The head of DOJ’s Civil Rights Division, principal deputy assistant attorney general Vanita Gupta, also reacted to Tuesday’s development.
“We commend Honda for its leadership in agreeing to impose lower caps on discretionary markups and for its commitment to treating all of its customers fairly without regard to race or national origin,” Gupta said.
“We recognize that dealerships perform a valuable service in connecting customers with lenders and that they should be fairly compensated for that service,” Gupta continued. “We believe that Honda’s new compensation system balances fair compensation for dealers and fair lending for consumers.
“We hope that Honda’s leadership will spur the rest of the industry to constrain dealer markup to address discriminatory pricing,” Gupta went on to say.
In March 2013, the CFPB pointed out that it issued a bulletin explaining that it would hold indirect auto finance accountable for “unlawful discriminatory” pricing.
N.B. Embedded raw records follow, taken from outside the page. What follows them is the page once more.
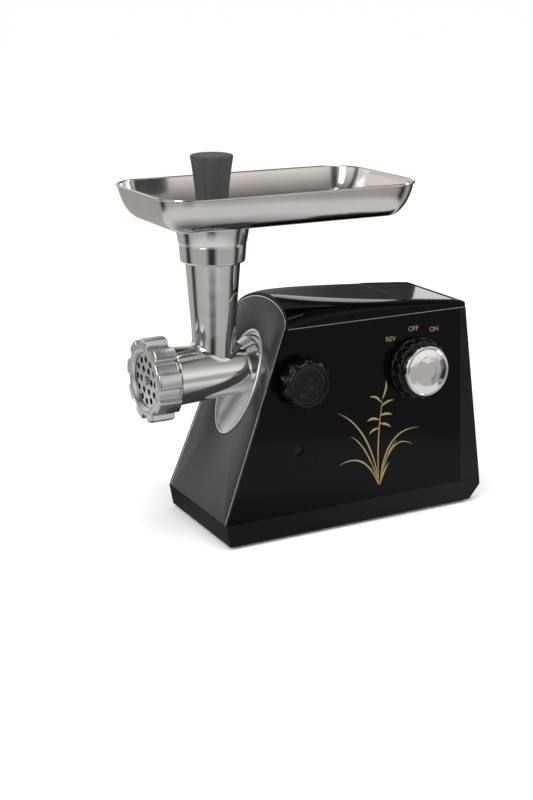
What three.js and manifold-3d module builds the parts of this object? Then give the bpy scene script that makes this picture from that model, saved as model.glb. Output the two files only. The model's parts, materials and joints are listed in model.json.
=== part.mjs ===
// Electric meat grinder: a black motor housing with a polished mincing head plugged into its sloping
// front, a steel tray on the feed tube and a pusher standing in the tube.
// Millimetres. X runs back along the barrel, Y across, Z up. Pieces are laid out from the feed tube's
// axis (x = 0), the barrel's middle plane (y = 0) and the table (z = 0); the last lines move the
// whole object so that its origin is the bottom centre of its bounding box.
import * as THREE from 'three';
import { mergeVertices } from 'three/addons/utils/BufferGeometryUtils.js';
import Module from 'manifold-3d';

const wasm = await Module();
wasm.setup();

const degrees = Math.PI / 180;

// ---------------------------------------------------------------- clearances
const seat = 0.3;             // between two pieces that touch
const running = 0.4;          // around a shaft that turns in a bore

// ---------------------------------------------------------------- housing
const axisZ = 152.4;          // height of the barrel above the table
const footHeight = 3;
const footRadius = 9;
const wall = 2.5;
const floorThickness = 3;
const bodyWidth = 127;        // across the side panels at the skirt line
const sideLean = 3.9 * degrees;
const skirtTop = 24;          // where the base pan meets the panels
const seamHeight = axisZ + 44.6;        // where the panels meet the top cover
const crestFront = seamHeight + 22;
const crestRear = seamHeight + 5.5;
const fasciaFootX = -19.7;
const fasciaSlant = 21.2 * degrees;
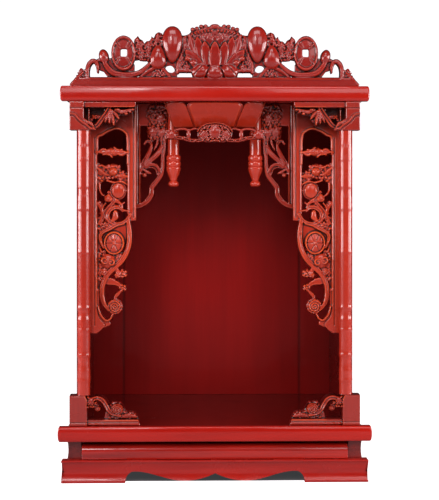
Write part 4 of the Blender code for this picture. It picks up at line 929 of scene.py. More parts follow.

Bureau officials reiterated the bulletin also made recommendations for how indirect auto finance companies could ensure that they were operating in compliance with fair lending laws.
Last September, the bureau also issued an edition of supervisory highlights that explained that the bureau’s supervisory experience suggests that significantly limiting discretionary pricing adjustments may reduce or effectively eliminate pricing disparities.
“Substantial limits on discretionary pricing like those imposed by today’s order can address the type of fair lending risk identified in the CFPB’s bulletin and supervisory highlights,” officials said.
Officials mentioned Tuesday’s action is part of a larger joint effort between the CFPB and DOJ to address discrimination in the indirect auto lending market. In December 2013, the CFPB and DOJ took an action against Ally Financial and Ally Bank that ordered Ally to pay $80 million in consumer restitution and an $18 million civil penalty.